Mas o que torna o feedback algo tão desagradável para muitos? Primeiramente, ele só é dado quando algo já deu errado. Outra razão que o torna desconfortável às lideranças é que, como em todo processo de comunicação, a mensagem vai e volta. O líder dá o feedback e, nem sempre, o retorno é positivo. Não ter o hábito de usá-lo com frequência também o torna ineficaz, pois quando ele faz parte da política de comunicação da liderança é aceito com mais naturalidade. Aliás, a liderança que valoriza e promove rotinas de comunicação usa o feedback para promover desenvolvimento, e não desentendimento. Inclusive, aceita receber críticas construtivas dos colaboradores e as oferece com todo cuidado e respeito. Para isso, escolhe um local e momento adequados oferecendo oportunidades de o colaborador melhorar o seu desempenho, mesmo que para um próximo emprego.

Feedback sempre vem acompanhado de um pedido, mas quando um pedido é feito diretamente, é recebido como uma exigência, e exigências geram aversão. No seminário sobre Comunicação Não Violenta (CNV), o psicólogo norte-americano Marshall Rosenberg apresenta um método eficaz para situações que envolvam algum tipo de pedido. Segundo ele, primeiramente faz-se uma observação, sem julgamentos. Fala-se de fatos exatos e não generalizações. Por exemplo: “percebi que você não apresentou os dois últimos relatórios”, ao invés de “você é incompetente e não entrega os relatórios”. Em seguida, apresenta-se um sentimento positivo e real, tipo “fico feliz quando você evolui no seu trabalho” ou “me dá muita satisfação em ver o seu bom desempenho”. Depois, expõe-se uma necessidade: “os relatórios entregues no tempo certo tornam o trabalho das outras equipes mais ágil”. Finalmente, faz-se o pedido: “por isso, solicito que os relatórios sejam entregues sempre no tempo determinado”. Memorize a sequência: Observação/Sentimento/Necessidade/Pedido.
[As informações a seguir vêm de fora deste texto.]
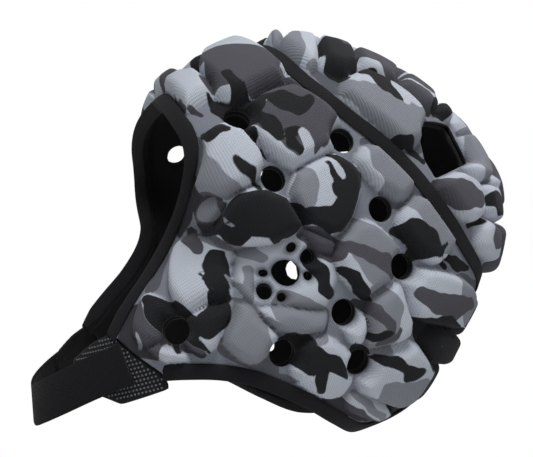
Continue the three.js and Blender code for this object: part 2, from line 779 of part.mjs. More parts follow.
const leftPanel = sidePanel();
const leftPatch = strapPatch();
const cap = new THREE.Group();
cap.name = "scrum_cap";
cap.add(
  piece("left_side_panel", vented(leftPanel, [same]), colours.camo),
  piece("right_side_panel", vented(mirroredWall(leftPanel), [mirroredWall]), colours.camo),
  piece("crown_panel", toSolid(crownPanel()), colours.camo),
  piece("lining", vented(liningShell(), [same, mirroredWall]), colours.lining),
  piece("crown_seam_tape", toSolid(seamTape()), colours.trim),
  piece("face_binding", toSolid(faceBinding()), colours.trim),
  piece("neck_binding", toSolid(neckBinding()), colours.trim),
  piece("left_strap_patch", toSolid(leftPatch), colours.patch),
  piece("right_strap_patch", toSolid(mirroredWall(leftPatch)), colours.patch),
  piece("chin_strap", toSolid(chinStrap()), colours.trim),
);

export default cap;
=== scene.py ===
"""Looks of the rugby scrum cap: padded camouflage panels, lining, bound edges, patches and strap."""

import math

import bpy
import numpy as np
from mathutils import Matrix, Vector


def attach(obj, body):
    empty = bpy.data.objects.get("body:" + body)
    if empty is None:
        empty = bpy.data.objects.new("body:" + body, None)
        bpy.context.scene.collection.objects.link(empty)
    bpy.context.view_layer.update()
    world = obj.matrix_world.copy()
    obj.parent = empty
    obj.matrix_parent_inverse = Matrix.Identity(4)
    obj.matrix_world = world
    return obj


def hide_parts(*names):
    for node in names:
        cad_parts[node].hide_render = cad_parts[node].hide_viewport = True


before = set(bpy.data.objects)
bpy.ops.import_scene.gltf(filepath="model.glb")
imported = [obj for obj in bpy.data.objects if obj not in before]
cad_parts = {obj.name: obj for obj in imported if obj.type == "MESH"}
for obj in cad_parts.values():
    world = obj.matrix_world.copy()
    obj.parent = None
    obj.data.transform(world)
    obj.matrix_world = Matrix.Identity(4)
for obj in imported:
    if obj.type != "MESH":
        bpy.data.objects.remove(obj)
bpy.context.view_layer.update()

# Driving sizes of the head form, in millimetres from the ear axis
CROWN_REACH = 141.0
HALF_WIDTH = 81.0
FULLNESS = 2.4
SEAT = np.array([0.0, 8.046, 138.88])  # the part's origin, measured from the ear axis
MM = 0.001
UNROLLED = CROWN_REACH * math.pi / 2  # a share of 1 of the side view, along the head form

# Cloth and foam
GAP = 0.3
LINING_BOTTOM = -2.3
LINING_THICK = 2.4
PANEL_BOTTOM = 1.3
SKIN_THICK = 2.0
SKIN_TOP = PANEL_BOTTOM + SKIN_THICK
PAD_RISE = 9.0
PAD_BEVEL = 6.5
PAD_POWER = 3.0  # 2 gives an ellipse, more a rounded box
BEVEL_POWER = 2.3
DOME_SLOPE = 0.05
DOME_RUN = 12.0
PAD_MARGIN = 0.5
VENT_MARGIN = 0.3
VALLEY_DEPTH = 4.0
BINDING_WIDTH = 7.6
BINDING_THICK = 1.2
LINING_CLEAR = 0.4
SKIN_CLEAR = 0.5
FOLD_OUT = 0.2
FOLD_SHARE = 0.22
FOLD_STEPS = 13
TAPE_WIDTH = 9.0
TAPE_THICK = 1.0
TAPE_LIFT = 0.35
TAPE_ROUND = 0.45
PATCH_THICK = 2.4
PATCH_BEVEL = 1.2
PATCH_DROP = 0.8
STRAP_WIDTH = 23.0
STRAP_THICK = 1.8
STRAP_LIFT = 0.6
STRAP_ROUND = 0.8

# Holes
VENT_RADIUS = 7.3
EAR_HOLE_RADIUS = 7.5
EAR_SIDE_RADIUS = 4.2
EAR_DOT_RADIUS = 2.5
VENT_DEPTH = 30.0

# Dots of the patches
DOT_PITCH = 2.35
DOT_SPREAD = (0.72, 0.62)  # shares of the pitch along and up
DOT_MIDDLE = (-0.38, -0.44)
DOT_REACH = (0.2, 0.15)
DOT_COUNT = 60
DOT_MARGIN = 1.6
DOT_RADIUS = 0.62
DOT_HEIGHT = 0.42
DOT_SIDES = 8
DOT_SLANT = (0.3, 0.9, 0.2)  # any direction off the patch's normal
DOT_RINGS = [(1.0, -0.2), (1.0, 0.12), (0.66, DOT_HEIGHT * 0.82)]  # share of radius, height

# Mesh fineness, in shares of the unrolled side view
PANEL_STEP = 0.0064
LINING_STEP = 0.016
PATCH_STEP = 0.008
RINGS = 260
LINE_STEPS = 90
FINE_STEPS = 4000
CHART_LOW = (-1.0, -0.7)
CHART_HIGH = (1.05, 1.08)
BEYOND = 1.6  # past every edge of the side view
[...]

Essa é só uma das inúmeras técnicas existentes para oferecer um feedback eficaz. Aliás, esta estrutura de mensagem (OSNP) serve para diferentes ocasiões, como na elaboração de um discurso motivacional, redação de um memorando, apresentação de metas de vendas, etc. O mais importante é o líder entender que feedback é uma ferramenta de comunicação que deve ser sempre usada. Se a intenção é liderar para promover resultados e transformações, o foco do feedback deve ser no desenvolvimento pessoal e profissional dos membros da equipe. Use essa ferramenta também de forma positiva, para elogiar e enaltecer o trabalho dos liderados. Finalizo com uma frase do jornalista Milton Jung, que diz: “o feedback tem de ser uma conversa de iguais, mesmo que o crachá demonstre o contrário”.